The detection process described above can also be accomplished by combining, in an exclusive-OR (XOR) logic gate, the limited original FM signal and either a copy of that signal passed through a network which imposes a phase shift that varies with frequency, e.g. an LC circuit (and then limited as well), or a fixed-frequency square wave carrier at the center frequency of the signal. The XOR gate produces a stream of output pulses the duty cycle of which corresponds to the phase difference between the two signals. Due to the varying phase difference between the two inputs, a pulse-width modulated (PWM) signal is produced. When a low-pass filter is applied to those pulses, the filter's output rises as the pulses grow longer and its output falls as the pulses grow shorter. In this way, one recovers the original signal that was used to modulate the FM carrier.

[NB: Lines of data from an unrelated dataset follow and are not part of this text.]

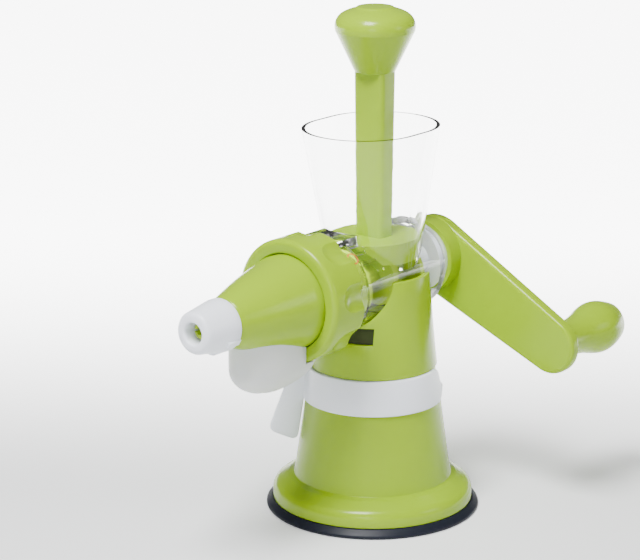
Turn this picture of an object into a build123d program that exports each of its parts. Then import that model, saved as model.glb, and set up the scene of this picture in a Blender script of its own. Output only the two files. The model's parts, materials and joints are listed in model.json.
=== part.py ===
from build123d import *
import math
import os

os.makedirs("parts", exist_ok=True)

# Hand-cranked single-auger juicer on a suction stand. Millimetres, +Z up. The origin is the centre
# of the suction foot on the counter, the auger axis lies along X and the nozzle points to -X.

# ---- overall driving dimensions ----
foot_r = 64.0
axis_z = 144.0
drum_r = 27.5
drum_front_x = -60.5
drum_back_x = 34.0
nozzle_end_x = -160.0

# ---- clearances ----
running_gap = 0.05
sliding_gap = 0.3
loose_gap = 0.6

# ---- drum, its bore and the auger's own sizes ----
drum_wall = 3.0
drum_bore_r = drum_r - drum_wall
auger_gap = 4.5
auger_r = drum_bore_r - auger_gap
shaft_r = 6.0
shaft_square = 1.4 * shaft_r
auger_core_r = shaft_r + 3.0
bush_r = shaft_r + 3.0
bush_flange_r = bush_r + 3.0
bush_flange_t = 2.0
rear_wall_t = 3.0
auger_pitch = 25.0
flight_t = 3.5

# ---- drum collar, neck, ribs and bayonet lugs ----
drum_collar_r = drum_r + 3.0
drum_collar_l = 18.0
collar_back_x = drum_front_x + drum_collar_l
neck_r = drum_r - 6.7
neck_l = 11.6
neck_back_x = drum_back_x + neck_l
rib_w = 1.4
rib_h = 1.6
rib_angles = (205, 218, 231, 244, 296, 309, 322, 335)
lug_r = drum_collar_r + 1.9
lug_t = 4.0
lug_deg = 22.0
lug_count = 3

# ---- hopper ----
hopper_root_z = axis_z + 5.5
hopper_rim_z = axis_z + 88.9
hopper_rim_a = drum_r + 15.6
hopper_rim_b = drum_r + 8.1
hopper_root_a = drum_r - 0.5
hopper_root_b = drum_r - 0.9
hopper_lean = -3.3
hopper_wall = 2.2
hopper_flat = 0.2

# ---- latch, spring and the heights that follow from the drum ----
latch_z = axis_z - drum_r - 4.3
latch_stem_r = 2.2
latch_t = 3.5
latch_recess = 1.2
latch_travel = 3.0
spring_r = 2.6
spring_wire_r = 0.45
spring_l = 8.0
spring_turns = 7
foot_half_x = 15.0
foot_half_y = 12.0
foot_wall = 2.5
pad_half_w = 13.0
pad_l = 15.0
pad_h = drum_r + 3.5
window_half_w = 22.0
window_low_z = latch_z - 2.7
window_high_z = latch_z + 7.3
socket_shelf_z = latch_z - 16.2

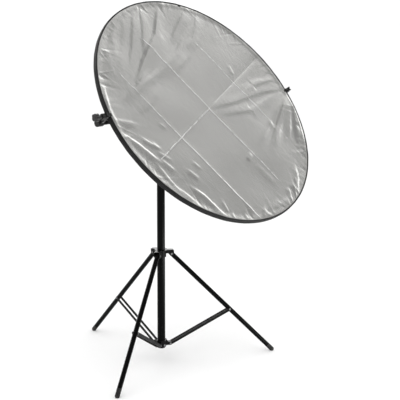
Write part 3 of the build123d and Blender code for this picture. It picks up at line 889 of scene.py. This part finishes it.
def stitch_row(name, radius, height, lift):
    """A row of lockstitches round the binding's lip."""
    count = int(2 * math.pi * radius / STITCH_PITCH)
    middles = np.arange(count) * 2 * math.pi / count
    half = STITCH_SHARE * STITCH_PITCH / radius
    sway = 0.0001 * smooth_noise(middles, SEED + 5, 10, 3, 50)
    starts = ring_points(radius + sway, middles - half, height + lift)
    ends = ring_points(radius + sway, middles + half, height + lift)
    return beads(name, starts, ends, STITCH_THICK)


thread = moulded_plastic("thread_black", 0.03, 0.6, 0.3)
for side, row_name in ((1, "binding_stitches_front"), (-1, "binding_stitches_back")):
    row = stitch_row(row_name, LIP_R + 0.0002, side * (LIP_H + 0.0003), side * 0.0001)
    dress(row, thread, "arm", "black_tape")

chain_points = (node_points("zip_chain") - CENTRE) @ AXES.T
chain_angles = np.arctan2(chain_points[:, 1], chain_points[:, 0]) % (2 * math.pi)
chain_angles = np.unwrap(np.sort(chain_angles))
ZIP_START, ZIP_END = chain_angles[0], chain_angles[-1]
chain_radius = np.hypot(chain_points[:, 0], chain_points[:, 1])
CHAIN_IN, CHAIN_OUT = chain_radius.min(), chain_radius.max()
CHAIN_HALF = np.abs(chain_points[:, 2]).max()
ZIP_STEPS = 430
ZIP_TAPE_THICK = 0.0004
zip_turn = np.linspace(ZIP_START, ZIP_END, ZIP_STEPS)
for side, tape_name in ((1, "zip_tape_front"), (-1, "zip_tape_back")):
    heights = [0.0007 + i * (CHAIN_HALF + 0.0012) / 5 for i in range(5)]
    path = [(CHAIN_IN + ZIP_TAPE_THICK, side * height) for height in heights]
    outline = rounded_band(path, ZIP_TAPE_THICK)
    if side < 0:
        outline = outline[::-1]
    tape = swept_ring(tape_name, outline, zip_turn, False)
    dress(tape, FINISHES["black_tape"], "arm", "black_tape")

TOOTH_PITCH, TOOTH_THICK = 0.0012, 0.00052
tooth_count = int((ZIP_END - ZIP_START) * CHAIN_OUT / TOOTH_PITCH)
tooth_share = (np.arange(tooth_count) + 0.5) / tooth_count
tooth_angle = ZIP_START + tooth_share * (ZIP_END - ZIP_START)
tooth_side = np.where(np.arange(tooth_count) % 2 == 0, 1.0, -1.0)
tooth_r = CHAIN_OUT - 0.0004
teeth = beads(
    "zip_teeth",
    ring_points(tooth_r, tooth_angle, -tooth_side * 0.0006),
    ring_points(tooth_r, tooth_angle, tooth_side * 0.0021),
    TOOTH_THICK,
)
dress(teeth, FINISHES["zip_coil"], "arm", "zip_coil", "zip_chain")

# The sewn tab at the zip's start: a folded tape, crowned between its seams.
tab_points = (node_points("zip_end_tab") - CENTRE) @ AXES.T
tab_radius = np.hypot(tab_points[:, 0], tab_points[:, 1])
tab_angle = np.arctan2(tab_points[:, 1], tab_points[:, 0])
TAB_ROWS, TAB_COLUMNS = 15, 19
tab_u, tab_v = np.meshgrid(
    np.linspace(-1, 1, TAB_ROWS), np.linspace(-1, 1, TAB_COLUMNS), indexing="ij"
)
crown = (1 - tab_u**4) * (1 - tab_v**4)
tab_mid_r = (tab_radius.max() + tab_radius.min()) / 2
tab_half_r = (tab_radius.max() - tab_radius.min()) / 2
tab_mid_a = (tab_angle.max() + tab_angle.min()) / 2
tab_half_a = (tab_angle.max() - tab_angle.min()) / 2
tab_low, tab_high = tab_points[:, 2].min(), tab_points[:, 2].max()
tab_top = ring_points(
    tab_mid_r + tab_half_r * tab_u,
    tab_mid_a + tab_half_a * tab_v * (1 - 0.06 * tab_u**2),
    tab_low + (tab_high - tab_low) * (0.35 + 0.65 * crown - 0.25 * np.exp(-((tab_v / 0.12) ** 2))),
)
tab_under = ring_points(tab_mid_r + tab_half_r * tab_u, tab_mid_a + tab_half_a * tab_v, tab_low)
tab_faces = [tuple(f) for f in grid_faces(TAB_ROWS, TAB_COLUMNS)]
TAB_SIZE = TAB_ROWS * TAB_COLUMNS
tab_faces += [tuple(i + TAB_SIZE for i in reversed(f)) for f in tab_faces]
edge = (
    list(range(TAB_COLUMNS))
    + [r * TAB_COLUMNS + TAB_COLUMNS - 1 for r in range(1, TAB_ROWS)]
    + [(TAB_ROWS - 1) * TAB_COLUMNS + c for c in range(TAB_COLUMNS - 2, -1, -1)]
    + [r * TAB_COLUMNS for r in range(TAB_ROWS - 2, 0, -1)]
)
tab_faces += [
    (edge[i - 1], edge[i], edge[i] + TAB_SIZE, edge[i - 1] + TAB_SIZE) for i in range(len(edge))
]
tab = mesh_object("zip_end_tape", np.vstack([tab_top, tab_under]), tab_faces)
tab_uv = np.column_stack([tab_u.ravel() * tab_half_r, tab_v.ravel() * 0.008])
set_uv(tab, np.vstack([tab_uv, tab_uv]))
dress(tab, FINISHES["black_tape"], "arm", "black_tape", "zip_end_tab")

# -------------------- carried-over CAD nodes

for name, node in NODES.items():
    if node.hide_render:
        continue
    finish = FINISHES[SLOT_OF[name]]
    if not node.data.materials:
        node.data.materials.append(finish)
    for index in range(len(node.data.materials)):
        node.data.materials[index] = finish

# -------------------- floor, light and camera

FLOOR_HALF = 45.0
FLOOR_Z = -0.0002
FLOOR_CORNERS = ((-1, -1), (1, -1), (1, 1), (-1, 1))
floor = mesh_object(
    "studio_floor",
    [(x * FLOOR_HALF, y * FLOOR_HALF, FLOOR_Z) for x, y in FLOOR_CORNERS],
    [(0, 1, 2, 3)],
    smooth=False,
)
floor_finish = Finish("pale_floor")
floor_cloud = floor_finish.noise(floor_finish.coordinates(), 1.5, 3.0)
floor_finish.set(
    Base_Color=floor_finish.blend(floor_cloud, (0.90, 0.90, 0.90, 1), (0.92, 0.92, 0.92, 1)),
    Roughness=0.9,
    Specular_IOR_Level=0.1,
)
floor.data.materials.append(floor_finish.material)

# Reflections see a room with a bright backdrop, a dimmer side towards the photograph's viewpoint,
# and one brighter upper corner. Each profile gives the brightness against how far a direction
# points along its axis.
BACKDROP_AXIS = (0.0, 0.88, -0.48)
BACKDROP = [(-1.0, 0.50), (-0.7, 0.50), (-0.45, 0.46), (-0.22, 0.52), (-0.08, 0.92), (0.0, 1.0)]
BACKDROP += [(0.07, 0.98), (0.15, 1.30), (0.3, 3.1), (0.5, 5.2), (1.0, 5.6)]
CORNER_AXIS = (-0.703, -0.364, 1.008)
CORNER = [(-1.0, 0.42), (-0.5, 0.52), (-0.2, 0.64), (-0.1, 0.77), (0.0, 0.93), (0.1, 1.13)]
CORNER += [(0.2, 1.22), (0.35, 1.16), (1.0, 1.0)]
BRIGHTEST = 6.0  # the profiles are drawn between 0 and this
EVEN_LIGHT = 1.1  # the even pale room that everything but a reflection sees


def room_profile(tree, direction, axis, profile):
    """Brightness as a curve of how far the direction points along an axis."""
    towards = tree.nodes.new("ShaderNodeVectorMath")
    towards.operation = "DOT_PRODUCT"
    towards.inputs[1].default_value = axis
    tree.links.new(direction, towards.inputs[0])
    span = tree.nodes.new("ShaderNodeMapRange")
    span.inputs["From Min"].default_value = -1.0
    span.inputs["From Max"].default_value = 1.0
    tree.links.new(towards.outputs["Value"], span.inputs["Value"])
    ramp = tree.nodes.new("ShaderNodeFloatCurve")
    points = ramp.mapping.curves[0].points
    points[0].location = (0.0, profile[0][1] / BRIGHTEST)
    points[1].location = (1.0, profile[-1][1] / BRIGHTEST)
    for share, level in profile[1:-1]:
        points.new((share + 1) / 2, level / BRIGHTEST)
    ramp.mapping.update()
    tree.links.new(span.outputs["Result"], ramp.inputs["Value"])
    return ramp.outputs["Value"]


def product(tree, a, b):
    made = tree.nodes.new("ShaderNodeMath")
    made.operation = "MULTIPLY"
    tree.links.new(a, made.inputs[0])
    if isinstance(b, float):
        made.inputs[1].default_value = b
    else:
        tree.links.new(b, made.inputs[1])
    return made.outputs["Value"]


world = bpy.data.worlds.new("studio")
bpy.context.scene.world = world
world.use_nodes = True
sky = world.node_tree
ray = sky.nodes.new("ShaderNodeTexCoord").outputs["Generated"]
both = product(
    sky,
    room_profile(sky, ray, BACKDROP_AXIS, BACKDROP),
    room_profile(sky, ray, CORNER_AXIS, CORNER),
)
by_ray = sky.nodes.new("ShaderNodeMapRange")
by_ray.inputs["To Min"].default_value = EVEN_LIGHT
is_glossy = sky.nodes.new("ShaderNodeLightPath").outputs["Is Glossy Ray"]
sky.links.new(is_glossy, by_ray.inputs["Value"])
sky.links.new(product(sky, both, BRIGHTEST**2), by_ray.inputs["To Max"])
sky.links.new(by_ray.outputs["Result"], sky.nodes["Background"].inputs["Strength"])
sky.nodes["Background"].inputs["Color"].default_value = (1.0, 1.0, 1.0, 1.0)


def softbox(name, place_at, aim, size_x, size_y, power, along=(0.0, 1.0, 0.0), glossy=True):
    """An area light facing aim, with its Y side along a direction."""
    data = bpy.data.lights.new(name, "AREA")
    data.shape = "RECTANGLE"
    data.size, data.size_y, data.energy = size_x, size_y, power
    made = bpy.data.objects.new(name, data)
    away = unit(np.array(place_at) - np.array(aim))
    side = unit(np.cross(np.array(along, float), away))
    turn_to = np.stack([side, np.cross(away, side), away], axis=1)
    made.matrix_world = Matrix.Translation(place_at) @ Matrix(turn_to.tolist()).to_4x4()
    made.visible_camera = False
    made.visible_glossy = glossy
    bpy.context.scene.collection.objects.link(made)
    return made


softbox("overhead_softbox", (-0.2, -0.4, 5.0), (0.1, 0.0, 0.0), 6.0, 6.0, 40, glossy=False)
softbox("low_right_strip", (1.3, -0.5, 0.14), (0.0, 0.0, 0.14), 0.6, 0.2, 6, (0.0, 0.0, 1.0))

CAMERA_AT = (0.16485, -4.46698, 1.58874)
LOOKS_DOWN = 11.282  # degrees below level
ROLL = 0.2224  # degrees
camera_data = bpy.data.cameras.new("photo_camera")
camera_data.sensor_width = 36.0
camera_data.lens = 97.2
camera_data.clip_end = 200.0
camera = bpy.data.objects.new("photo_camera", camera_data)
camera.matrix_world = (
    Matrix.Translation(CAMERA_AT)
    @ Matrix.Rotation(math.radians(90 - LOOKS_DOWN), 4, "X")
    @ Matrix.Rotation(math.radians(ROLL), 4, "Z")
)
bpy.context.scene.collection.objects.link(camera)
bpy.context.scene.camera = camera
bpy.context.scene.view_settings.view_transform = "Standard"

When a phase-shifted version of the original signal is used, the result is a frequency demodulation, as the frequency difference between the inputs of the XOR gate remains zero and thus does not affect their phase relationship.
With a fixed-frequency carrier, the result is a phase demodulation, which, in this case is an integral of the original modulating signal.
Less common, specialized, or obsolescent types of detectors include:[8]
The phase-locked loop detector requires no frequency-selective LC network to accomplish demodulation. In this system, a voltage controlled oscillator (VCO) is phase locked by a feedback loop, which forces the VCO to follow the frequency variations of the incoming FM signal. The low-frequency error voltage that forces the VCO's frequency to track the frequency of the modulated FM signal is the demodulated audio output. The phase-locked loop detector should not be confused with the phase-locked loop frequency synthesizer, which is often used in digitally-tuned AM and FM radios to generate the local oscillator frequency.